** BEGIN DATASET **

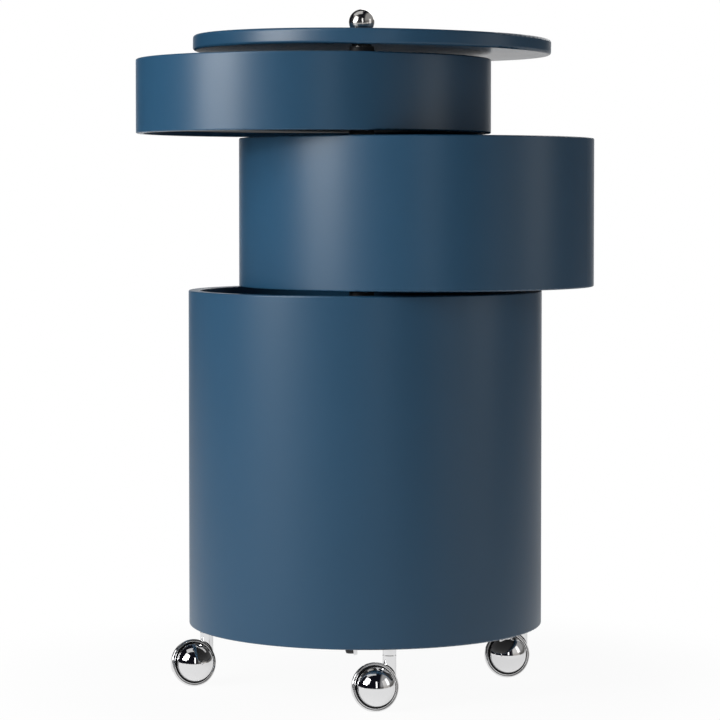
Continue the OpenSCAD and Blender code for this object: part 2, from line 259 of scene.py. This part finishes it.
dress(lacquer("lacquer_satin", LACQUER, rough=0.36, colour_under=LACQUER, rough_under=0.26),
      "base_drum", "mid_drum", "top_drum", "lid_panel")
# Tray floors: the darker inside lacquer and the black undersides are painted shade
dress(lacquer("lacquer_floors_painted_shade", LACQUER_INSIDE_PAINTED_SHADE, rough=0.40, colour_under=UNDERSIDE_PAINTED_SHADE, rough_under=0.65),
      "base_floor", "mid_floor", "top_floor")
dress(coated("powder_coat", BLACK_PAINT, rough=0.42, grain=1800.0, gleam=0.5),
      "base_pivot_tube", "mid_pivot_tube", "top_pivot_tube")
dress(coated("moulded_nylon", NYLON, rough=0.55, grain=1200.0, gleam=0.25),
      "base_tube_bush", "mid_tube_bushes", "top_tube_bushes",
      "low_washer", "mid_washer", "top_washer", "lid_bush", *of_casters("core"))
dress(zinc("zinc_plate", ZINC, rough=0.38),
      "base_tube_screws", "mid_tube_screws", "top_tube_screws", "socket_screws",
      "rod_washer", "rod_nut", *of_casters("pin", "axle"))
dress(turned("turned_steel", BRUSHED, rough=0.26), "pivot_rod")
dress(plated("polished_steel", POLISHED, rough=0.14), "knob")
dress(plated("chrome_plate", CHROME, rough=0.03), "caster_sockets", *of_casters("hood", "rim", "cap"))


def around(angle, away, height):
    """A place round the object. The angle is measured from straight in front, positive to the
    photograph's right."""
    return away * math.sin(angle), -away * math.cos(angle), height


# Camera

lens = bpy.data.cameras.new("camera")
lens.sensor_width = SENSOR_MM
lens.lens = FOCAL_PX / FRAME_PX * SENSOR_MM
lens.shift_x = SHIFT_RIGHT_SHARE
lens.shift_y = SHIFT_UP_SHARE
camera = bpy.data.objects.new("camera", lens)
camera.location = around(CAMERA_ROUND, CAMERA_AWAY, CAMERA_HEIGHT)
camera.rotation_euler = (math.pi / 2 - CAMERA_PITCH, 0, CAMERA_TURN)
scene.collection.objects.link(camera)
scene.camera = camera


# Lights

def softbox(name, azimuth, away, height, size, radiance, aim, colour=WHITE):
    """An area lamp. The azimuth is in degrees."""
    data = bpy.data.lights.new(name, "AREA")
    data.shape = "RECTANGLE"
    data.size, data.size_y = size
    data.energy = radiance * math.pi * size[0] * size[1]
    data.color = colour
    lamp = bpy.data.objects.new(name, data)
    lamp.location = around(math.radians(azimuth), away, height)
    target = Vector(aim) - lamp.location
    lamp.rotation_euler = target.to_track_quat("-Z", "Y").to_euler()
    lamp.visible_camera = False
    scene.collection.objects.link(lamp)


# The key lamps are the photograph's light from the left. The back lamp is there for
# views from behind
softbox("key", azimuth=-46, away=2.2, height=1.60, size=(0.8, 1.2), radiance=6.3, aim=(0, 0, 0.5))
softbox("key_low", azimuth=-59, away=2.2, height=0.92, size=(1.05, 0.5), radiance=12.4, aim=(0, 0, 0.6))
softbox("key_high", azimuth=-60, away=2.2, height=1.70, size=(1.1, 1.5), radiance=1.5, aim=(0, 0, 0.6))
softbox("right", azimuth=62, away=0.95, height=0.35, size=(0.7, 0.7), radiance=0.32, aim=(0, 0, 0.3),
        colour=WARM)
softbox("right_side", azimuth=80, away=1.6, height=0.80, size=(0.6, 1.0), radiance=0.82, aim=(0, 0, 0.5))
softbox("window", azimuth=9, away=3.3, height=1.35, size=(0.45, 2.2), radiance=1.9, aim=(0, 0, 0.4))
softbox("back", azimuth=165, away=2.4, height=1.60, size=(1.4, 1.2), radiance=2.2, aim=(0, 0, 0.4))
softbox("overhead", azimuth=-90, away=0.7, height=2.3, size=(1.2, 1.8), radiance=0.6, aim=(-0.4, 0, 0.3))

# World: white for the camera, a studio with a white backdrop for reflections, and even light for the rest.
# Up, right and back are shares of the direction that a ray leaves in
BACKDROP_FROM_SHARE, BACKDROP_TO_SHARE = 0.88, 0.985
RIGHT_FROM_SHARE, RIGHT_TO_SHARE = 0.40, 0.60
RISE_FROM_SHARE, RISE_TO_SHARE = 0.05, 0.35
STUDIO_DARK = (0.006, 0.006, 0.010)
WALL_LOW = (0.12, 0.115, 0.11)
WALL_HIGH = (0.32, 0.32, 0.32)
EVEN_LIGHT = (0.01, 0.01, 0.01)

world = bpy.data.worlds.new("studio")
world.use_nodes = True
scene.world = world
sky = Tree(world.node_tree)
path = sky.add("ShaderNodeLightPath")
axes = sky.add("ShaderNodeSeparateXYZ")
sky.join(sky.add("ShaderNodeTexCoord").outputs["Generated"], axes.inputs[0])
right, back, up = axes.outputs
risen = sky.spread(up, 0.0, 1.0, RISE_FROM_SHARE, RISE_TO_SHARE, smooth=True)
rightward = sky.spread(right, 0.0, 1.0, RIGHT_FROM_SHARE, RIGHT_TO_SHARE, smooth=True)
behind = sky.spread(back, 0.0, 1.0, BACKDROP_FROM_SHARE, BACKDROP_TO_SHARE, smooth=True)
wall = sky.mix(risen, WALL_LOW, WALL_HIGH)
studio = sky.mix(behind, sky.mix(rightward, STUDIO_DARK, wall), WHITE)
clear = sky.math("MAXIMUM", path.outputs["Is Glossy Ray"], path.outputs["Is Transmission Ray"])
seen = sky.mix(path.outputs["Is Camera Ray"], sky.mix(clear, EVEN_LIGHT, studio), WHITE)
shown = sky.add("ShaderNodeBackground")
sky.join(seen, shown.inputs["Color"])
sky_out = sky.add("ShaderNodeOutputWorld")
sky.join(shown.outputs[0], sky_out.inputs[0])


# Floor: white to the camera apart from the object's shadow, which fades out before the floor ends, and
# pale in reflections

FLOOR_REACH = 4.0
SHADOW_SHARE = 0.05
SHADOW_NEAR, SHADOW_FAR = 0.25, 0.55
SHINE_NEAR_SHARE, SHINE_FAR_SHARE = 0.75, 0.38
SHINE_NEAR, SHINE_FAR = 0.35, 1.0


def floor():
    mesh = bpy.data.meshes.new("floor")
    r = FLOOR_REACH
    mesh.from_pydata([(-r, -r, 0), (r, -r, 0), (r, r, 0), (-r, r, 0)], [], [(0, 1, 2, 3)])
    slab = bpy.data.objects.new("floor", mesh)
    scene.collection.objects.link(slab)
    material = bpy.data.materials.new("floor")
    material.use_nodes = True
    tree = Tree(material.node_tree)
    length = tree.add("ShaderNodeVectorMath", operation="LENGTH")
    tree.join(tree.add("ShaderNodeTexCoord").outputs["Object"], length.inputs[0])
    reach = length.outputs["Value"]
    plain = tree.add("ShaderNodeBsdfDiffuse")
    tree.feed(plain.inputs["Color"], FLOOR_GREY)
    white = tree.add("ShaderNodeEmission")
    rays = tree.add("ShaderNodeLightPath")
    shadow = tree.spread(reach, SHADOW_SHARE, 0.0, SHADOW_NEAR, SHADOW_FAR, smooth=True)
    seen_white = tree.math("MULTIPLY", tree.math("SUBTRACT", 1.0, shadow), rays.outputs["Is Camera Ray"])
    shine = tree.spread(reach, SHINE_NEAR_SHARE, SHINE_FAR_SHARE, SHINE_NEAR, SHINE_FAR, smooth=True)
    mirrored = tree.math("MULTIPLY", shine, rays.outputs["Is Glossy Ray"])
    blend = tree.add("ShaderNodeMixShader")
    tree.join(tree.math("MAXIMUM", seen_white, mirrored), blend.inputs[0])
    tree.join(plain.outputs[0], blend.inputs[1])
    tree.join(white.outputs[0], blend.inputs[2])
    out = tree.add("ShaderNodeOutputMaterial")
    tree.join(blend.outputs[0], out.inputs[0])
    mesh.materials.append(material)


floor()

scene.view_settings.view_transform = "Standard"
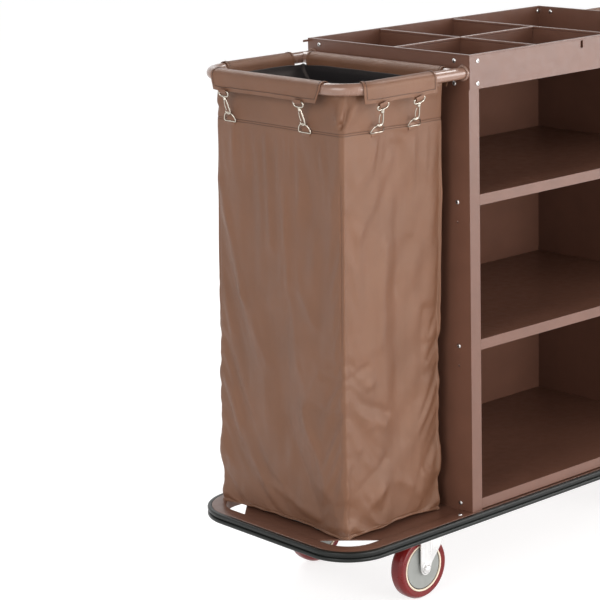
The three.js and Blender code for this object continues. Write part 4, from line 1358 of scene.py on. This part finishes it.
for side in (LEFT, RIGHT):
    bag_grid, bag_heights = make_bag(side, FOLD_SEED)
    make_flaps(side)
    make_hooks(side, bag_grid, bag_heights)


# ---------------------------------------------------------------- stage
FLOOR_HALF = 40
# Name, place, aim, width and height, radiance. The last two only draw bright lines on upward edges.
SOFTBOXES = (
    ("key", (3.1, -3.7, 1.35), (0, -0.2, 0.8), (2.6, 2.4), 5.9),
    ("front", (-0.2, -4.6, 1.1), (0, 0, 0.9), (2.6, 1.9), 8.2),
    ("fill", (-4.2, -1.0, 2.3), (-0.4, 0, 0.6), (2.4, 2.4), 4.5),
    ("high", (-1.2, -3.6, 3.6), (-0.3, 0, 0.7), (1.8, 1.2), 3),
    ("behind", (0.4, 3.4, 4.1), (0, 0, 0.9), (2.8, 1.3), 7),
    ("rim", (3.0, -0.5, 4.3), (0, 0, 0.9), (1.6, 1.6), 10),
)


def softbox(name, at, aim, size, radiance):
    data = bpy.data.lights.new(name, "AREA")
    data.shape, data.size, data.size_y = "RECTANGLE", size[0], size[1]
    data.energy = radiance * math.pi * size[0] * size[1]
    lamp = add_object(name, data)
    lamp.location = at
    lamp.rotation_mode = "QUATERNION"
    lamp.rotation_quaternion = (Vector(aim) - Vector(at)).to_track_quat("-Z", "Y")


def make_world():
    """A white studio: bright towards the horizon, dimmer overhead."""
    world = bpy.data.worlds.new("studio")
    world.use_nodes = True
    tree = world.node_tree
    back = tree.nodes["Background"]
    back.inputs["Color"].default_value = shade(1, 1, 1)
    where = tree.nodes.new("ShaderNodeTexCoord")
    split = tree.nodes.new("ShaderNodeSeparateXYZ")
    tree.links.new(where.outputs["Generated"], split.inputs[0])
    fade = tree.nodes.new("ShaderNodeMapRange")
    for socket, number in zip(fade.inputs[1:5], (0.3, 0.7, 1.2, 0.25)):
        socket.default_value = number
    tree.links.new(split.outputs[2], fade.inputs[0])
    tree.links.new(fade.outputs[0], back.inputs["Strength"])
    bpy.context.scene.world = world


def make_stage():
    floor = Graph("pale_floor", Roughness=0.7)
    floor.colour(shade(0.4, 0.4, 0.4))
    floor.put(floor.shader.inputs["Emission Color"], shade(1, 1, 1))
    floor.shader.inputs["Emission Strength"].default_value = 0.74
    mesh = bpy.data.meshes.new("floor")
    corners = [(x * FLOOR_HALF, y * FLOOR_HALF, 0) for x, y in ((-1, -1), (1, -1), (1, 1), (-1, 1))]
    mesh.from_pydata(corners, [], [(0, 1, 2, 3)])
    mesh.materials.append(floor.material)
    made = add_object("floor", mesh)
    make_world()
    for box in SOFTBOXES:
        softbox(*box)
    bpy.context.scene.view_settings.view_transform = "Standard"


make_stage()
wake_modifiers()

** END DATASET **
** BEGIN DATASET **

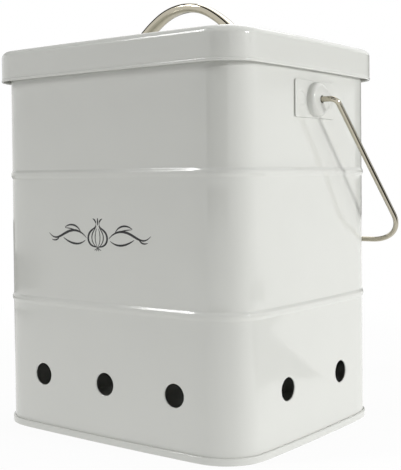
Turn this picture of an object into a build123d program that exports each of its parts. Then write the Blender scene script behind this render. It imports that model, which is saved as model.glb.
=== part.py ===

** END DATASET **

[PROBLEM TO WORK ON]
From the records above, extract exactly and only the lines that begin at the line with "The three.js and" and stop after the line with "make_hooks(side, bag_grid, bag_heights)".

[THE REPLY]
The three.js and Blender code for this object continues. Write part 4, from line 1358 of scene.py on. This part finishes it.
for side in (LEFT, RIGHT):
    bag_grid, bag_heights = make_bag(side, FOLD_SEED)
    make_flaps(side)
    make_hooks(side, bag_grid, bag_heights)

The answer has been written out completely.